Método: Foram feitos três conjuntos de experimentos. Primeiramente, avaliou-se as interações do mercúrio em um meio de cultura contaminado com Hg2+ na concentração de 50 mg L-1 e contendo K2HPO4, KH2PO4, (NH4)2SO4, MgSO4.7H2O bem como diferentes combinações de glicose e citrato de sódio, com o pH ajustado em 7,2 com KOH. Buscou-se nesta etapa um testemunho das possíveis perdas de mercúrio, em relação ao início do experimento, devido a processos abióticos de redução com consequente transferência do metal para a atmosfera. Em uma segunda etapa avaliou-se a influência da concentração e da natureza do complexante na redução do Hg2+, tendo sido usados os complexantes EDTA, NTA, cisteína e ácido húmico. A determinação do mercúrio reativo nas amostras destes dois conjuntos de experimentos, mantidas à 37oC, foi feita durante 3 horas, utilizando-se o analisador de mercúrio por absorção atômica do vapor frio adaptado ao sistema FIA (Pasquini et alii 1988). Avaliou-se ainda a toxicidade aguda do mercúrio, usando-se EDTA, NTA, cisteína e ácido húmico como agentes complexantes. Os ensaios foram realizados medindo-se a inibição na respiração bacteriana de suspensões contendo E. coli mantidas a 37oC, durante 3 horas onde o CO2 foi quantificado em um sistema FIA/condutométrico (Jardim et alii 1990).


Resultados: No experimento em que foram avaliadas as interações do mercúrio no meio de cultura, observou-se perda de mercúrio por volatilização, após este ter interagido com a glicose. Quando o citrato foi usado, a redução dos íons Hg2+ foi inibida, o que pode ser explicado pelo fato do citrato agir como um complexante e o complexo formado ser menos passível de redução. No conjunto de experimentos em que foram testados diferentes agentes complexantes, verificou-se que estes formam complexos lábeis com o Hg2+, já que, tais complexos foram reduzidos pelo SnCl2. Nos ensaios de toxicidade foi mostrado que a toxicidade do mercúrio foi inibida quando foram usados cisteína, na proporção molar de 2:1 e 5:1 complexante/Hg2+ e ácido húmico na concentração de 1, 10 e 100 mg L-1. No entanto, esta inibição não ocorreu para os casos em que foram usados EDTA e NTA, o que pode ser explicado pelo fato de que os complexos formados com EDTA e NTA podem estar sendo metabolizados pela bactéria, isto é, podem ser considerados bio-assimiláveis, dessa forma, o mercúrio passa a ficar biodisponível e a bactéria tem seu crescimento inibido.

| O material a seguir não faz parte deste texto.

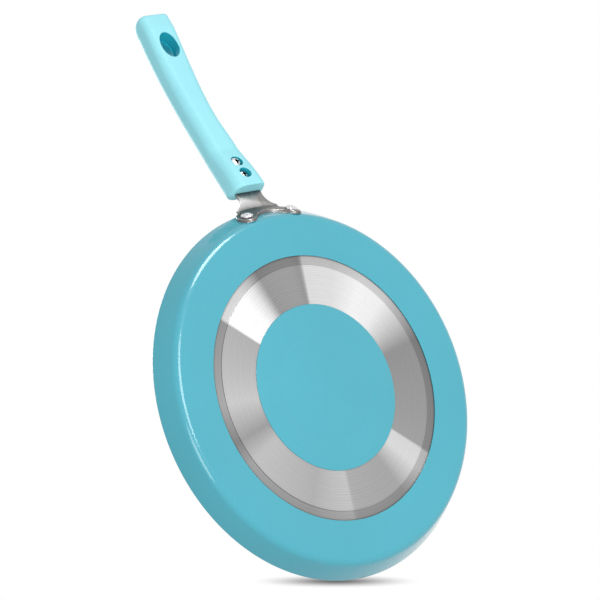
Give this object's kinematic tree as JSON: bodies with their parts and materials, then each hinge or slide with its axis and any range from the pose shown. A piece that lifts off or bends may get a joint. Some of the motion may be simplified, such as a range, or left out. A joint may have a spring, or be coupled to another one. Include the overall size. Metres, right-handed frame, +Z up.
{
  "type": "dosa tawa",
  "caption": "Shallow round griddle with a sloping rim and a bare turned ring underneath, riveted sheet bracket and long moulded handle with a hang hole.",
  "frame": {"origin": "centre of the underside of the base, on the plane that the griddle stands on", "axes": "+Z up, towards the cooking side; +X along the handle, away from the griddle; +Y completes a right-handed frame"},
  "size_m": [0.4525, 0.28, 0.0848],
  "materials": {
    "griddle": "glossy turquoise enamel outside, dark non-stick coating inside, bare turned ring under the base",
    "bracket": "satin steel sheet",
    "rivets": "bright, lightly hammered heads",
    "handle": "soft matte light-blue moulding",
    "screws": "bright plated steel",
    "washers": "plated spring steel",
    "inserts": "plain brass"
  },
  "bodies": {
    "root": {"pan_body": "griddle", "bracket": "bracket", "rivet_left": "rivets", "rivet_right": "rivets", "handle": "handle", "screw_inner": "screws", "screw_outer": "screws", "washer_inner": "washers", "washer_outer": "washers", "insert_inner": "inserts", "insert_outer": "inserts"}
  },
  "joints": []
}
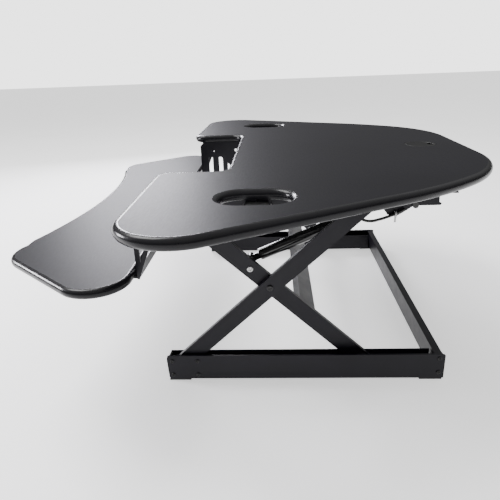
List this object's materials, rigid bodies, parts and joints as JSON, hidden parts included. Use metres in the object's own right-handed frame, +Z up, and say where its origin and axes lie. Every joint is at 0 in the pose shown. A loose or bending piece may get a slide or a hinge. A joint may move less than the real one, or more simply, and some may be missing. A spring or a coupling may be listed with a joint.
{
  "type": "standing desk converter",
  "caption": "Corner-shaped sit-stand desk riser: dark board with user cutout and handle slots on a black scissor lift with gas springs, and a keyboard tray hung below.",
  "frame": {"origin": "bottom centre of the bounding box, on the surface the base stands on", "axes": "+X to the user's right along the desktop's width, +Y from the user towards the back, +Z up"},
  "size_m": [1.166, 0.8504, 0.368],
  "materials": {
    "frame_coat": "satin black powder coat",
    "leg_coat": "satin black powder coat",
    "board_film": "matte charcoal film over fibreboard",
    "grommet_plastic": "matte black moulded plastic",
    "cap_plastic": "matte black moulded plastic",
    "foot_rubber": "black rubber",
    "roller_plastic": "natural nylon",
    "black_screw": "blackened steel",
    "bright_steel": "bright plated steel",
    "rod_chrome": "hard chrome",
    "spring_paint": "gloss black paint",
    "paddle_paint": "satin grey powder coat",
    "cable_sheath": "black vinyl sheath",
    "clear_nylon": "translucent nylon"
  },
  "bodies": {
    "base": {"base_rail_right": "frame_coat", "base_rail_left": "frame_coat", "base_rear_bar": "frame_coat", "rail_end_caps": "cap_plastic", "base_feet": "foot_rubber", "foot_brackets": "frame_coat", "roller_tracks": "frame_coat", "base_screws": "black_screw"},
    "leg_a": {"leg_a_right": "leg_coat", "leg_a_left": "leg_coat", "centre_bolts": "black_screw", "centre_washers": "bright_steel", "top_roller_pins": "bright_steel"},
    "leg_b": {"leg_b_right": "leg_coat", "leg_b_left": "leg_coat", "leg_b_cross_tube": "leg_coat", "base_roller_pins": "bright_steel", "spring_bolts": "bright_steel"},
    "base_roller_right": {"base_roller_right": "roller_plastic"},
    "base_roller_left": {"base_roller_left": "roller_plastic"},
    "top_roller_right": {"top_roller_right": "roller_plastic"},
    "top_roller_left": {"top_roller_left": "roller_plastic"},
    "spring_cylinder_right": {"spring_cylinder_right": "spring_paint"},
    "spring_cylinder_left": {"spring_cylinder_left": "spring_paint"},
    "spring_rod_right": {"spring_rod_right": "rod_chrome"},
    "spring_rod_left": {"spring_rod_left": "rod_chrome"},
    "top": {"top_rail_right": "frame_coat", "top_rail_left": "frame_coat", "top_front_bar": "frame_coat", "top_rear_bar": "frame_coat", "top_pivot_pins": "black_screw", "spring_brackets": "frame_coat", "frame_screws": "black_screw", "desktop_board": "board_film", "grommet_ring": "grommet_plastic", "paddle_brackets": "frame_coat", "paddle_pins": "bright_steel", "release_cable_right": "cable_sheath", "release_cable_left": "cable_sheath", "cable_ties": "clear_nylon", "tray_board": "board_film", "tray_cross_rail": "frame_coat", "inner_hanger_right": "frame_coat", "inner_hanger_left": "frame_coat", "outer_hanger_right": "frame_coat", "outer_hanger_left": "frame_coat", "hanger_screws": "black_screw"},
    "grommet_cap": {"grommet_cap": "cap_plastic"},
    "release_paddle_right": {"release_paddle_right": "paddle_paint"},
    "release_paddle_left": {"release_paddle_left": "paddle_paint"}
  },
  "joints": [
    {"name": "lift", "type": "hinge", "parent": "base", "child": "leg_a", "pos_m": [0, -0.16275, 0.029], "axis": [1, 0, 0], "range_deg": [-31.3, 8.7]},
    {"name": "scissor_cross", "type": "hinge", "parent": "leg_a", "child": "leg_b", "pos_m": [0, 0.00582, 0.18401], "axis": [1, 0, 0], "range_deg": [-17.6, 62.8]},
    {"name": "top_pivot", "type": "hinge", "parent": "leg_b", "child": "top", "pos_m": [0, -0.16275, 0.33901], "axis": [1, 0, 0], "range_deg": [-31.5, 8.9]},
    {"name": "spring_swing_right", "type": "hinge", "parent": "leg_b", "child": "spring_cylinder_right", "pos_m": [0.27, -0.02804, 0.21514], "axis": [1, 0, 0], "range_deg": [-46.9, 13.1]},
    {"name": "spring_slide_right", "type": "slide", "parent": "spring_cylinder_right", "child": "spring_rod_right", "axis": [0, 0.9218, 0.3876], "range_m": [-0.0742, 0.0207]},
    {"name": "spring_swing_left", "type": "hinge", "parent": "leg_b", "child": "spring_cylinder_left", "pos_m": [-0.27, -0.02804, 0.21514], "axis": [1, 0, 0], "range_deg": [-46.9, 13.1]},
    {"name": "spring_slide_left", "type": "slide", "parent": "spring_cylinder_left", "child": "spring_rod_left", "axis": [0, 0.9218, 0.3876], "range_m": [-0.0742, 0.0207]},
    {"name": "base_roller_spin_right", "type": "hinge", "parent": "leg_b", "child": "base_roller_right", "pos_m": [0.3285, 0.17438, 0.029], "axis": [1, 0, 0], "continuous": true},
    {"name": "top_roller_spin_right", "type": "hinge", "parent": "leg_a", "child": "top_roller_right", "pos_m": [0.318, 0.17438, 0.33901], "axis": [1, 0, 0], "continuous": true},
    {"name": "base_roller_spin_left", "type": "hinge", "parent": "leg_b", "child": "base_roller_left", "pos_m": [-0.3285, 0.17438, 0.029], "axis": [1, 0, 0], "continuous": true},
    {"name": "top_roller_spin_left", "type": "hinge", "parent": "leg_a", "child": "top_roller_left", "pos_m": [-0.318, 0.17438, 0.33901], "axis": [1, 0, 0], "continuous": true},
    {"name": "paddle_right", "type": "hinge", "parent": "top", "child": "release_paddle_right", "pos_m": [0.352, -0.01075, 0.33901], "axis": [0, -1, 0], "range_deg": [0, 5], "stiffness_Nm_per_rad": 0.5},
    {"name": "paddle_left", "type": "hinge", "parent": "top", "child": "release_paddle_left", "pos_m": [-0.352, -0.01075, 0.33901], "axis": [0, 1, 0], "range_deg": [0, 5], "stiffness_Nm_per_rad": 0.5},
    {"name": "grommet_turn", "type": "hinge", "parent": "top", "child": "grommet_cap", "pos_m": [0, 0.33625, 0.36801], "axis": [0, 0, 1], "continuous": true}
  ],
  "couplings": [
    {"joint": "scissor_cross", "follows": "lift", "ratio": -2},
    {"joint": "top_pivot", "follows": "lift", "ratio": 1},
    {"joint": "spring_swing_right", "follows": "lift", "ratio": 1.4939},
    {"joint": "spring_slide_right", "follows": "lift", "m_per_rad": 0.1355},
    {"joint": "spring_swing_left", "follows": "lift", "ratio": 1.4939},
    {"joint": "spring_slide_left", "follows": "lift", "m_per_rad": 0.1355}
  ]
}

Conclusões: Analisando os resultados obtidos para esta etapa do trabalho, verificou-se que o procedimento utilizado para a determinação do mercúrio redutível pelo SnCl2 não pode ser usado para avaliar a toxicidade do metal. Quando foi feita a determinação do mercúrio usando-se os diferentes agentes complexantes, todos os complexos formados foram reduzidos pelo SnCl2, gerando valores de concentração total de mercúrio presente nas amostras. Em relação aos ensaios de toxicidade aguda que foram realizados, para os casos em que foram usados EDTA e NTA, a toxicidade do mercúrio não foi inibida. Já na presença de ácido húmico e cisteína, esta inibição ocorreu. Dessa forma, ficou claro que o potencial tóxico do mercúrio depende da natureza do ligante no meio aquoso. Portanto, o procedimento usado atualmente para a determinação de mercúrio reativo fornece uma informação analítica operacional sobre a composição da amostra, não mostrando nenhuma relação com a questão ecotoxicológica, já que tal prática não infere o potencial tóxico do metal.


Referências:

JARDIM, W.S., Gimenez, S.M.N., Canela, M.C. e Moraes, S.G. (1993) Acute toxicity of Hgo and Hg2+ ions to Escherichia coli. Chem. Spec. and Bioav., 5, 97-100.

PASQUINI, C., Jardim, W.F. e Faria L.C. (1988) Adaptation of a cold vapor mercury analyser to flow injection analysis. J. Automat. Chem., 10, 188-191.